In 2015, BRAC piloted the emergency loan product in 15 of its branches in six flood-prone regions of Bangladesh. The first flood hit that first year. Between September and November, BRAC disbursed 271 emergency loans. In 2016, BRAC expanded the experiment to 200 branches.

The study was designed as a randomized controlled trial (RCT), which divided similar participants into groups that received the programming and a control group that did not. With this design, any differences in impacts among groups that received the programming and control-group participants can be attributed to the programming itself.

Resilience+

Results from the project show that the availability of emergency loans has had a big effect on agricultural investments. Households who knew they were pre-qualified planted about 25 percent more rice than households who were not offered the emergency loan. As a consequence, households who did not suffer any flood losses produced about 33 percent more from their crops.

The microloans also benefitted households who lost their crops to flooding. An early analysis of the data suggested that average consumption and assets are both higher after flooding compared to households not provided access to the loan. In 2016, BRAC reported that over half of the clients who took the loan were repaying ahead of schedule. They also reported a 5-percent increase in savings among the emergency loan borrowers, compared to just 1 percent for non-borrowers.
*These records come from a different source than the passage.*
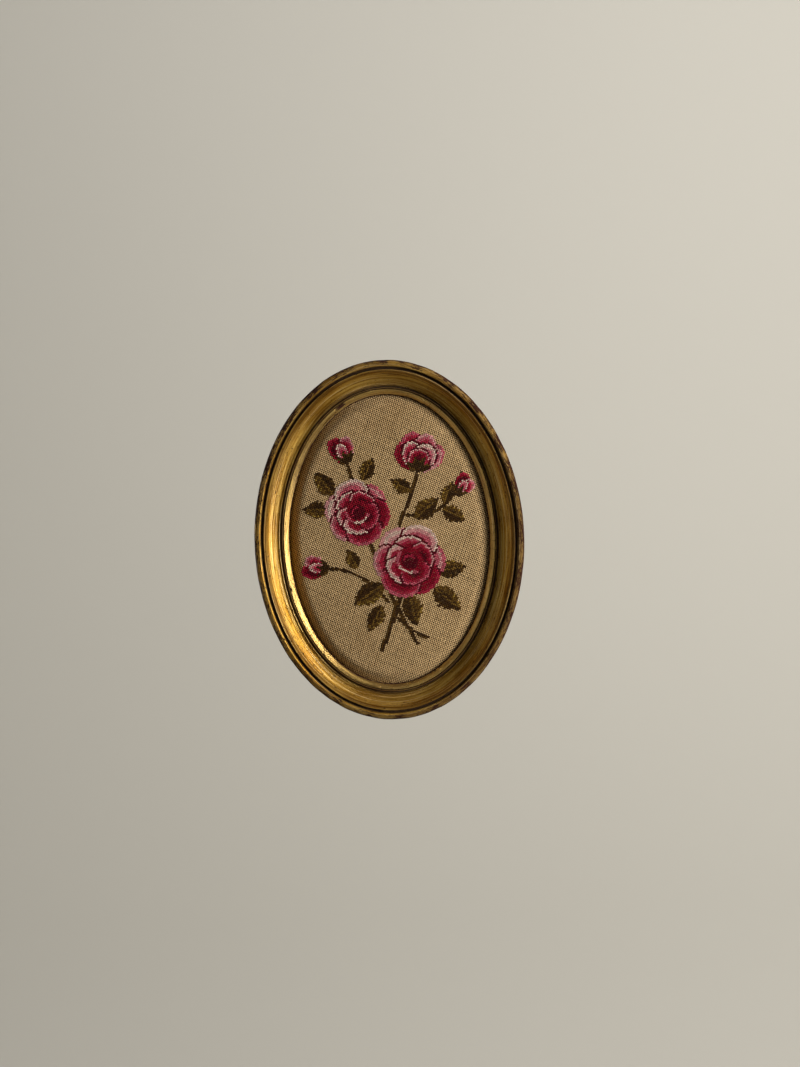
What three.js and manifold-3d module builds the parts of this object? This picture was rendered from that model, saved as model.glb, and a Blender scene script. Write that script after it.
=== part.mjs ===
// A framed embroidery: worked canvas stretched over a crowned board, set in an oval-turned gilt frame.
// Millimetres. X is to the right and Z is up for someone who looks at the front, which faces -Y. The wall
// is the plane Y = 0. The origin is the hanging point, where the nail below the hanger enters the wall.
//
// An oval lathe shifts the work along the long axis while it turns, so each line that it cuts is an
// ellipse, and the two half-axes of every line differ by the same amount.
import * as THREE from "three";
import { mergeVertices } from "three/addons/utils/BufferGeometryUtils.js";
import Module from "manifold-3d";

const wasm = await Module();
wasm.setup();

// Driving dimensions of the frame
const FRAME_WIDTH = 150;
const FRAME_HEIGHT = 200;
const FRAME_DEPTH = 20;
const SIGHT_INSET = 19.1; // from the outermost line to the edge where the cloth begins
const REBATE_INSET = 15;
const REBATE_DEPTH = 8.3;
const HANG_HEIGHT = 68; // the hanging point above the centre of the oval
const GAP = 0.3; // between pieces that touch

// Lines of the moulding. Each inset is measured inwards from the outermost line, each height from the wall.
const THUMB_RADIUS = 3; // the round that rises from the outer side to the crest
const CREST_RADIUS = 0.5; // the tight round from the crest down to the quirk
const CREST_TURN = 2.9; // radians, where the tight round ends
const QUIRK_AND_FILLET = [
  { inset: 3.8, height: 17.2 },
  { inset: 4.9, height: 17.2 },
  { inset: 5.3, height: 19.0 },
  { inset: 5.8, height: 19.2 },
];
const COVE = { start: 6.0, end: 13.2, top: 18.9, floor: 11.6 };
const RIDGES_AND_LIP = [
  { inset: 13.3, height: 12.1 },
  { inset: 13.6, height: 12.1 },
  { inset: 13.9, height: 10.7 },
  { inset: 14.4, height: 10.7 },
  { inset: 15.1, height: 12.0 },
  { inset: 15.4, height: 12.0 },
  { inset: 15.6, height: 11.1 },
  { inset: 15.8, height: 11.1 },
  { inset: 16.0, height: 12.0 },
  { inset: 16.8, height: 11.7 },
  { inset: 18.0, height: 10.7 },
];
const SIGHT_EDGE = 1; // thickness of the lip where it meets the cloth
const OUTER_SIDE = [
  { inset: 3.2, height: 0 },
  { inset: 2.2, height: 5 },
  { inset: 1.1, height: 11 },
  { inset: 0.3, height: 15 },
];

// Driving dimensions of the cloth, the board and the hanger
const CLOTH_THICKNESS = 1.5;
const BEVEL = { slope: 42, run: 4 }; // of the padding at the edge of the crown; degrees, and across the frame
const SHOULDER = { radius: 6, steps: 4 }; // the round from the bevel to the dome
const DOME = { slope: 8, rings: 4 }; // degrees at its rim, and level in the middle
const CROWN_CLEARANCE = 0.2; // how far inside the lip the crown ends
const FOLD_RADIUS = 1.2; // where the cloth turns back over the rim of the board
const BACK_RECESS = 4.5; // from the wall to the back of the board
const HANGER = {
  halfLength: 19,
  toothCount: 7,
  toothPitch: 2.8,
  toothDepth: 1.6,
  bodyHeight: 5.4,
  bridgeHalf: 11,
  rampLength: 1.5,
  lift: 1.4,
  thickness: 0.8,
  rivetRadius: 1.6,
  rivetHeight: 0.7,
};

const TURNS = 96; // facets round each oval
const RIVET_FACETS = 16;
const HALF_WIDTH = FRAME_WIDTH / 2;
const OVALITY = (FRAME_HEIGHT - FRAME_WIDTH) / 2;
const RIGHT_ANGLE = Math.PI / 2;

// A point of a section: inset is measured inwards from the outermost line, height out from the wall.
const at = (inset, height) => new THREE.Vector2(HALF_WIDTH - inset, height);

// Points on an elliptical arc in a section, from one angle to another, both ends included.
// Angle 0 points outwards and a right angle points to the front.
function arc(inset, height, acrossRadius, upRadius, from, to, steps) {
  const points = [];
  for (let i = 0; i <= steps; i++) {
    const angle = from + ((to - from) * i) / steps;
    points.push(at(inset - acrossRadius * Math.cos(angle), height + upRadius * Math.sin(angle)));
  }
  return points;
}

// A solid cut on the oval lathe. The section starts and ends on the axis, or closes on itself.
function ovalTurned(section) {
  const geometry = new THREE.LatheGeometry(section, TURNS);
  const position = geometry.getAttribute("position");
  for (let turn = 0; turn <= TURNS; turn++) {
    const shift = OVALITY * Math.cos((turn / TURNS) * 2 * Math.PI);
    for (let i = 0; i < section.length; i++) {
      const vertex = turn * section.length + i;
      position.setZ(vertex, position.getZ(vertex) + shift);
    }
  }
  geometry.rotateX(Math.PI); // the lathe's axis, which carries the heights, now points to the front
  geometry.computeVertexNormals();
  return geometry;
}

// Booleans: a closed three.js geometry as a solid, and back
function toSolid(geometry) {
  const bare = geometry.clone();
  bare.deleteAttribute("normal");
  bare.deleteAttribute("uv");
  const merged = mergeVertices(bare, 1e-4);
  return new wasm.Manifold(
    new wasm.Mesh({
      numProp: 3,
      vertProperties: new Float32Array(merged.getAttribute("position").array),
      triVerts: new Uint32Array(merged.index.array),
    }),
  );
}

function fromSolid(solid) {
  const mesh = solid.getMesh();
  const geometry = new THREE.BufferGeometry();
  geometry.setAttribute("position", new THREE.BufferAttribute(new Float32Array(mesh.vertProperties), 3));
  geometry.setIndex(Array.from(mesh.triVerts));
  geometry.computeVertexNormals();
  return geometry;
}

// Frame, from the outside in: a thumb moulding, a quirk, a fillet, a cove, two small ridges and a lip
function frameSection() {
  const places = (rows) => rows.map(({ inset, height }) => at(inset, height));
  const thumbBase = FRAME_DEPTH - THUMB_RADIUS;
  const crestBase = FRAME_DEPTH - CREST_RADIUS;
  const thumb = arc(THUMB_RADIUS, thumbBase, THUMB_RADIUS, THUMB_RADIUS, 0, RIGHT_ANGLE, 7);
  const crest = arc(THUMB_RADIUS, crestBase, CREST_RADIUS, CREST_RADIUS, RIGHT_ANGLE, CREST_TURN, 3).slice(1);
  const cove = arc(COVE.end, COVE.top, COVE.end - COVE.start, COVE.top - COVE.floor, 0, -RIGHT_ANGLE, 9);
  const rebate = [
    at(SIGHT_INSET, REBATE_DEPTH + SIGHT_EDGE),
    at(SIGHT_INSET, REBATE_DEPTH),
    at(REBATE_INSET, REBATE_DEPTH),
    at(REBATE_INSET, 0),
  ];
  const front = [...thumb, ...crest, ...places(QUIRK_AND_FILLET), ...cove, ...places(RIDGES_AND_LIP)];
  return [...front, ...rebate, ...places(OUTER_SIDE), front[0]];
}

// Half-axes across the frame: the cloth's outer rim, and the crown, which ends just inside the lip
const CLOTH_RADIUS = HALF_WIDTH - REBATE_INSET - GAP;
const CROWN_RADIUS = HALF_WIDTH - SIGHT_INSET - CROWN_CLEARANCE;
const CLOTH_RIM_HEIGHT = REBATE_DEPTH - GAP;

// A crowned face from the axis to the edge of its crown: a shallow dome, a round shoulder and a bevel.
// A face that lies deeper has its rim lower by its depth, and the edge of its crown as much further in.
function crownedFace(depth) {
  const steep = THREE.MathUtils.degToRad(BEVEL.slope);
  const gentle = THREE.MathUtils.degToRad(DOME.slope);
  const edge = new THREE.Vector2(CROWN_RADIUS - depth, CLOTH_RIM_HEIGHT - depth);
  const bevelTop = new THREE.Vector2(edge.x - BEVEL.run, edge.y + BEVEL.run * Math.tan(steep));
  const shoulder = [];
  for (let step = 0; step <= SHOULDER.steps; step++) {
    const slope = gentle + ((steep - gentle) * step) / SHOULDER.steps;
    const inwards = SHOULDER.radius * (Math.sin(steep) - Math.sin(slope));
    const upwards = SHOULDER.radius * (Math.cos(slope) - Math.cos(steep));
    shoulder.push(new THREE.Vector2(bevelTop.x - inwards, bevelTop.y + upwards));
  }
  const rim = shoulder[0];
  const dome = [];
  for (let ring = 0; ring < DOME.rings; ring++) {
    const share = ring / DOME.rings;
    const rise = (rim.x * Math.tan(gentle) * (1 - share ** 2)) / 2;
    dome.push(new THREE.Vector2(rim.x * share, rim.y + rise));
  }
  return [...dome, ...shoulder, edge];
}

// Cloth: a crowned sheet whose edge turns back over the rim of the board
function clothSection() {
  const inner = CLOTH_RADIUS - CLOTH_THICKNESS;
  const innerRim = CLOTH_RIM_HEIGHT - CLOTH_THICKNESS;
  const chamfer = FOLD_RADIUS * (1 - Math.SQRT1_2);
  const turnedEdge = [
    new THREE.Vector2(CLOTH_RADIUS - FOLD_RADIUS, CLOTH_RIM_HEIGHT),
    new THREE.Vector2(CLOTH_RADIUS - chamfer, CLOTH_RIM_HEIGHT - chamfer),
    new THREE.Vector2(CLOTH_RADIUS, CLOTH_RIM_HEIGHT - FOLD_RADIUS),
    new THREE.Vector2(CLOTH_RADIUS, BACK_RECESS),
    new THREE.Vector2(inner, BACK_RECESS),
    new THREE.Vector2(inner, innerRim),
  ];
  return [...crownedFace(0), ...turnedEdge, ...crownedFace(CLOTH_THICKNESS).reverse()].reverse();
}

// Board: flat at the back, crowned at the front
function boardSection() {
  const depth = CLOTH_THICKNESS + GAP;
  const radius = CLOTH_RADIUS - depth;
  const edgeAndBack = [
    new THREE.Vector2(radius, CLOTH_RIM_HEIGHT - depth),
    new THREE.Vector2(radius, BACK_RECESS),
    new THREE.Vector2(0, BACK_RECESS),
  ];
  return [...crownedFace(depth), ...edgeAndBack].reverse();
}

// Hanger: a thin plate bent out in the middle, with teeth on its lower edge and a rivet head at each end
function hangerGeometry() {
  const h = HANGER;
  const boardSide = BACK_RECESS - GAP;
  const wallSide = boardSide - h.thickness;

  const toothed = new THREE.Shape();
  const endRadius = (h.bodyHeight + h.toothDepth) / 2;
  const endHeight = (h.bodyHeight - h.toothDepth) / 2;
  const endCentre = h.halfLength - endRadius;
  for (let tooth = 0; tooth <= h.toothCount; tooth++) {
    const tip = (tooth - h.toothCount / 2) * h.toothPitch;
    if (tooth > 0) {
      toothed.lineTo(tip - h.toothPitch / 2, 0);
      toothed.lineTo(tip, -h.toothDepth);
    } else {
      toothed.moveTo(tip, -h.toothDepth);
    }
  }
  toothed.absarc(endCentre, endHeight, endRadius, -RIGHT_ANGLE, RIGHT_ANGLE, false);
  toothed.absarc(-endCentre, endHeight, endRadius, RIGHT_ANGLE, 3 * RIGHT_ANGLE, false);
  const outline = { depth: BACK_RECESS, bevelEnabled: false, curveSegments: 6 };
  const plate = new THREE.ExtrudeGeometry(toothed, outline);
  plate.rotateX(RIGHT_ANGLE); // drawn upright, then its depth runs from the wall to the board

  const bent = new THREE.Shape();
  const rampEnd = h.bridgeHalf + h.rampLength;
  const wallLine = [
    [-h.halfLength, wallSide],
    [-rampEnd, wallSide],
    [-h.bridgeHalf, wallSide - h.lift],
    [h.bridgeHalf, wallSide - h.lift],
    [rampEnd, wallSide],
    [h.halfLength, wallSide],
  ];
  const boardLine = wallLine.map(([x, height]) => [x, height + h.thickness]).reverse();
  [...wallLine, ...boardLine].forEach(([x, height], i) => {
    if (i === 0) {
      bent.moveTo(x, -height);
    } else {
      bent.lineTo(x, -height);
    }
  });
  const strip = new THREE.ExtrudeGeometry(bent, { depth: 4 * endRadius, bevelEnabled: false });
  strip.translate(0, 0, endHeight - 2 * endRadius);

  let solid = toSolid(plate).intersect(toSolid(strip));
  const rivetFoot = wallSide + h.thickness / 2;
  const rivetTop = wallSide - h.rivetHeight;
  const rivetSize = [h.rivetRadius, h.rivetRadius, rivetFoot - rivetTop, RIVET_FACETS];
  for (const side of [-1, 1]) {
    const rivet = new THREE.CylinderGeometry(...rivetSize);
    rivet.translate(side * endCentre, -(rivetFoot + rivetTop) / 2, endHeight);
    solid = solid.add(toSolid(rivet));
  }
  return fromSolid(solid);
}

// Materials, with the colours that the object shows
const gilt = new THREE.MeshStandardMaterial({ color: 0xa8812f, roughness: 0.38, metalness: 0.85 });
const linen = new THREE.MeshStandardMaterial({ color: 0xb79c74, roughness: 0.95, metalness: 0 });
const card = new THREE.MeshStandardMaterial({ color: 0x8b7657, roughness: 0.9, metalness: 0 });
const brass = new THREE.MeshStandardMaterial({ color: 0xa88b4e, roughness: 0.35, metalness: 0.9 });

function namedMesh(name, geometry, material) {
  const mesh = new THREE.Mesh(geometry, material);
  mesh.name = name;
  return mesh;
}

// The pieces that share the oval's centre hang below the origin. The hanger is drawn at the origin.
const ovals = new THREE.Group();
ovals.position.z = -HANG_HEIGHT;
ovals.add(namedMesh("oval_frame", ovalTurned(frameSection()), gilt));
ovals.add(namedMesh("embroidered_canvas", ovalTurned(clothSection()), linen));
ovals.add(namedMesh("crowned_board", ovalTurned(boardSection()), card));

const framedEmbroidery = new THREE.Group();
framedEmbroidery.add(ovals);
framedEmbroidery.add(namedMesh("sawtooth_hanger", hangerGeometry(), brass));

export default framedEmbroidery;
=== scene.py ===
"""A framed embroidery: roses worked in yarn on evenweave canvas, stretched in an oval-turned gilt frame.

Sizes are in millimetres and become metres when a mesh is made. A place on the object is given by x to the
right and z up from the centre of the oval, and by its height out from the wall. A place round the frame is
a clock angle, clockwise from the top as seen from the front.
"""

import math

import bmesh
import bpy
import numpy as np
from mathutils import Matrix, Vector


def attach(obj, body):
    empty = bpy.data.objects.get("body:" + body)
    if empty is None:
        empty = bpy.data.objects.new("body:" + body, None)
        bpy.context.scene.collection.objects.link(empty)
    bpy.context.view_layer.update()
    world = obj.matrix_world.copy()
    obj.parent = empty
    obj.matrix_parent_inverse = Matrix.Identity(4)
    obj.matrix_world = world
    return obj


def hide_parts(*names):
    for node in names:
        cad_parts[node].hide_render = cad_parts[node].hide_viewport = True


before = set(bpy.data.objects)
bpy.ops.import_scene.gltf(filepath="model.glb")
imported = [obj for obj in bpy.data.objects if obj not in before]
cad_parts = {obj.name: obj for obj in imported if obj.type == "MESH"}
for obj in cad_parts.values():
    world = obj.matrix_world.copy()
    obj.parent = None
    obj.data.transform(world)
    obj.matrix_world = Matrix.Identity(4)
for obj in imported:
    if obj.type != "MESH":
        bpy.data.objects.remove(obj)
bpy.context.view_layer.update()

MM = 0.001

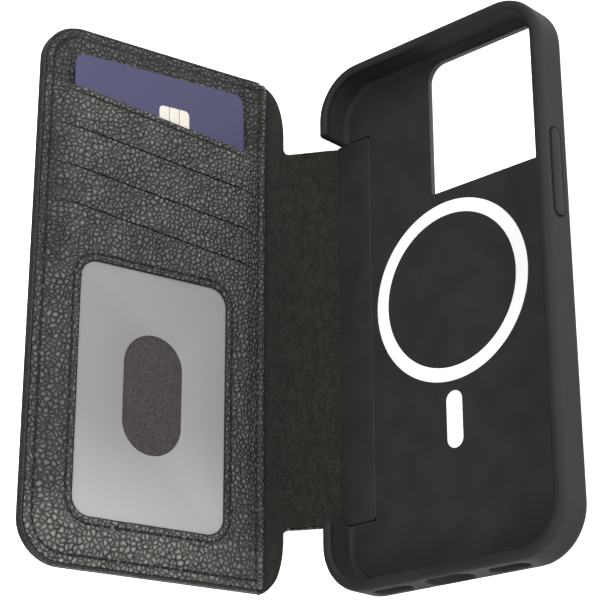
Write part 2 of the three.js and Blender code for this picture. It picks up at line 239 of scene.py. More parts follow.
def finished(obj, material, crease=40):
    """Links obj if it isn't yet, shades it smooth below the crease angle and gives it its material."""
    if obj.name not in bpy.context.collection.objects:
        bpy.context.collection.objects.link(obj)
    obj.data.shade_smooth()
    obj.data.set_sharp_from_angle(angle=math.radians(crease))
    obj.data.materials.clear()
    obj.data.materials.append(material)
    return obj


def enrolled(piece, body, node=None):
    if node is not None:
        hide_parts(node)
    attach(piece, body)


def with_modifier(obj, kind, **settings):
    modifier = obj.modifiers.new(kind.title(), kind)
    for key, value in settings.items():
        setattr(modifier, key, value)


def with_bevel(obj, width, segments):
    """Rounds the edges that turn by more than 50 degrees."""
    with_modifier(
        obj, "BEVEL", width=width * MM, segments=segments, limit_method="ANGLE", angle_limit=math.radians(50)
    )


def settled(obj):
    """Applies every modifier of obj."""
    depsgraph = bpy.context.evaluated_depsgraph_get()
    mesh = bpy.data.meshes.new_from_object(obj.evaluated_get(depsgraph))
    obj.modifiers.clear()
    obj.data = mesh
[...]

The most common way participants used the emergency loan was to plant a short-duration crop, like vegetables. They could bring these crops to market quickly for a chance to salvage part of their income for the year. The alternative is often cutting meals or selling assets they would use to generate future income.

This field trial shows strong evidence that the emergency loan sparked Resilience+. Following a flood, the emergency loan provided immediate support that increased households' resilience. Additionally, households who were pre-approved for the loan increased their planting and the opportunity to grow more food.